• _Exercise instructions_
Report every line in the listing that contains the string "origin".

• _Data excerpt_
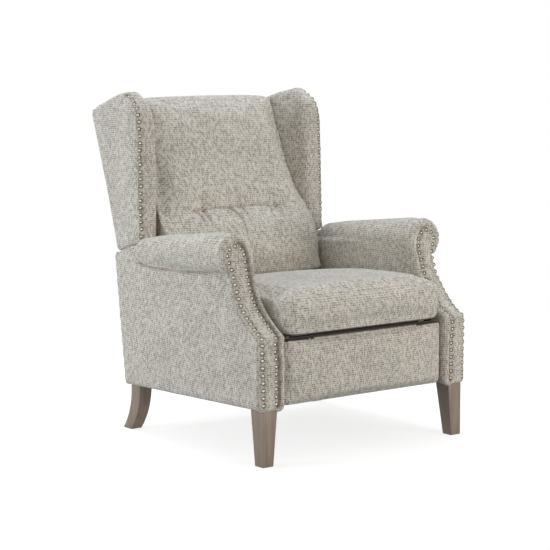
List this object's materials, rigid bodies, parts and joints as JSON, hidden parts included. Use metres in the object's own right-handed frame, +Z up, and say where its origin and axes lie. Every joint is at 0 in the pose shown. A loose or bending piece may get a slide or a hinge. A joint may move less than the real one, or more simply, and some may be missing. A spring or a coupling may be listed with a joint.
{
  "type": "wingback recliner",
  "caption": "Push-back wing recliner with rolled arms, a tufted back between two wings, a seat cushion, wooden legs and a footrest that swings out from under the seat.",
  "frame": {"origin": "centre of the footprint of the overall box, on the floor", "axes": "+Z up, the chair faces -Y, +X is the sitter's left"},
  "size_m": [0.84, 0.9556, 1.03],
  "materials": {
    "upholstery": "woven light greige tweed with darker flecks, matte",
    "leg_wood": "taupe stained wood, satin",
    "frame_wood": "raw frame timber and plywood, matte",
    "mechanism_steel": "dark powder coat over stamped steel"
  },
  "bodies": {
    "base": {"arm_panel_left": "frame_wood", "arm_panel_right": "frame_wood", "arm_cover_left": "upholstery", "arm_cover_right": "upholstery", "front_leg_left": "leg_wood", "front_leg_right": "leg_wood", "rear_leg_left": "leg_wood", "rear_leg_right": "leg_wood", "front_stretcher": "frame_wood", "rear_stretcher": "frame_wood", "rear_panel": "upholstery", "base_plate_left": "mechanism_steel", "base_plate_right": "mechanism_steel", "seat_track_left": "mechanism_steel", "seat_track_right": "mechanism_steel"},
    "seat": {"seat_runner_left": "mechanism_steel", "seat_runner_right": "mechanism_steel", "seat_plate_left": "mechanism_steel", "seat_plate_right": "mechanism_steel", "seat_side_rail_left": "frame_wood", "seat_side_rail_right": "frame_wood", "seat_front_rail": "frame_wood", "seat_rear_rail": "frame_wood", "seat_spring_1": "mechanism_steel", "seat_spring_2": "mechanism_steel", "seat_spring_3": "mechanism_steel", "seat_spring_4": "mechanism_steel", "seat_spring_5": "mechanism_steel", "seat_cushion": "upholstery"},
    "front_links": {"front_link_left": "mechanism_steel", "front_link_right": "mechanism_steel"},
    "rear_links": {"rear_link_left": "mechanism_steel", "rear_link_right": "mechanism_steel", "footrest_tube": "mechanism_steel"},
    "long_links": {"long_link_left": "mechanism_steel", "long_link_right": "mechanism_steel"},
    "short_links": {"short_link_left": "mechanism_steel", "short_link_right": "mechanism_steel"},
    "footrest": {"footrest_bracket_left": "mechanism_steel", "footrest_bracket_right": "mechanism_steel", "footrest_board": "frame_wood", "footrest_pad": "upholstery"},
    "back": {"back_post_left": "frame_wood", "back_post_right": "frame_wood", "back_bottom_rail": "frame_wood", "back_top_rail": "frame_wood", "back_mid_rail": "frame_wood", "back_bracket_left": "mechanism_steel", "back_bracket_right": "mechanism_steel", "outer_back": "upholstery", "wing_board_left": "frame_wood", "wing_board_right": "frame_wood", "wing_left": "upholstery", "wing_right": "upholstery", "back_cushion": "upholstery"}
  },
  "joints": [
    {"name": "recline", "type": "hinge", "parent": "base", "child": "back", "pos_m": [0, 0.13516, 0.345], "axis": [-1, 0, 0], "range_deg": [0, 28]},
    {"name": "seat_slide", "type": "slide", "parent": "base", "child": "seat", "axis": [0, -1, 0], "range_m": [0, 0.05]},
    {"name": "front_link_pivot", "type": "hinge", "parent": "seat", "child": "front_links", "pos_m": [0, -0.36984, 0.308], "axis": [-1, 0, 0], "range_deg": [0, 84]},
    {"name": "rear_link_pivot", "type": "hinge", "parent": "seat", "child": "rear_links", "pos_m": [0, -0.31984, 0.308], "axis": [-1, 0, 0], "range_deg": [0, 84]},
    {"name": "long_link_pivot", "type": "hinge", "parent": "front_links", "child": "long_links", "pos_m": [0, -0.28174, 0.1992], "axis": [-1, 0, 0], "range_deg": [-84, 0]},
    {"name": "short_link_pivot", "type": "hinge", "parent": "rear_links", "child": "short_links", "pos_m": [0, -0.20782, 0.16967], "axis": [-1, 0, 0], "range_deg": [-84, 0]},
    {"name": "footrest_pivot", "type": "hinge", "parent": "long_links", "child": "footrest", "pos_m": [0, -0.40974, 0.2892], "axis": [-1, 0, 0], "range_deg": [0, 84]}
  ],
  "couplings": [
    {"joint": "seat_slide", "follows": "recline", "m_per_rad": 0.10231},
    {"joint": "front_link_pivot", "follows": "recline", "ratio": 3},
    {"joint": "rear_link_pivot", "follows": "recline", "ratio": 3},
    {"joint": "long_link_pivot", "follows": "recline", "ratio": -3},
    {"joint": "short_link_pivot", "follows": "recline", "ratio": -3},
    {"joint": "footrest_pivot", "follows": "recline", "ratio": 3}
  ]
}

• _Solution to this problem_
List this object's materials, rigid bodies, parts and joints as JSON, hidden parts included. Use metres in the object's own right-handed frame, +Z up, and say where its origin and axes lie. Every joint is at 0 in the pose shown. A loose or bending piece may get a slide or a hinge. A joint may move less than the real one, or more simply, and some may be missing. A spring or a coupling may be listed with a joint.
  "frame": {"origin": "centre of the footprint of the overall box, on the floor", "axes": "+Z up, the chair faces -Y, +X is the sitter's left"},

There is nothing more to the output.